Prime Minister Maliki, who has since managed to balance his power among both Iran and the United States, has made it clear his government seeks aid to de-escalate the ongoing situation in Anbar. For Maliki, the fighting comes at a crucial point in his political career, as Iraqis await a national election scheduled in May.
As its western neighbour, Iran shares an almost 1,500km border with Iraq, and past events dictate that Iraqi politics is of concern to Iran’s national security. Iran’s relations with Iraq have altered dramatically since the downfall of Saddam Hussein who initiated an eight-year war against Iran in 1980. Maliki traveled to Iran late last year to discuss “issues such as economic and security cooperation between the two countries,” with high ranking officials in Iran’s government, including Supreme Leader Ayatollah Ali Khamenei.
While Iraq may depend on the US to fulfill its orders of military equipment, it can rely on Iranian tactical support and influence as both a regional and religious power to stop certain conflicts and emerging sectarian strife.

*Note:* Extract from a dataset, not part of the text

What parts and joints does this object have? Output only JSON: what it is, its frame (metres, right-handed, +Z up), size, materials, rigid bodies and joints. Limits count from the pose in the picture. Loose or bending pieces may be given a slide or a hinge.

Only a year ago, it was difficult to imagine a direct channel of bilateral discussions between Iran and the United States, but recent reports reveal back-door diplomatic channels have been active as far back as March 2013. This represents a willingness on both sides to engage in discussions, and more importantly, achieve positive results evidenced through several diplomatic breakthroughs since Hassan Rouhani’s election.
Officials have stressed that these talks focused solely on the nuclear issue, but it is one of many signals that Iran is open to a mutually accepted process towards reconciliation with the West and thus willing to act as a partner to counteract extremism in the region. This type of cooperation is not unprecedented, evidenced by Iran’s influential role in supporting US efforts against the Taliban following the attacks of 9/11. Although Iran has fought terrorism on its borders for decades, the Rouhani administration has made it particularly clear that Iran has an interest in fighting terrorism in the region.
There is little doubt that additional technical, tactical, and military assistance provided to Iraq by allies like the United States and Iran can aid Iraqi efforts, and Maliki has already taken steps to avoid civilian deaths that would render a successful military campaign politically useless. Instead, as reminded by Iraq’s speaker of Parliament, prominent Sunni politician Nujaifi, the issues facing the province of Anbar are not solely rooted in terrorism, but there are “problems and rights that need a political solution, not a military incursion,” he explained in Washington. Again, the challenge lies in a measured military response in cooperation with a viable political solution amicable to all Iraqis.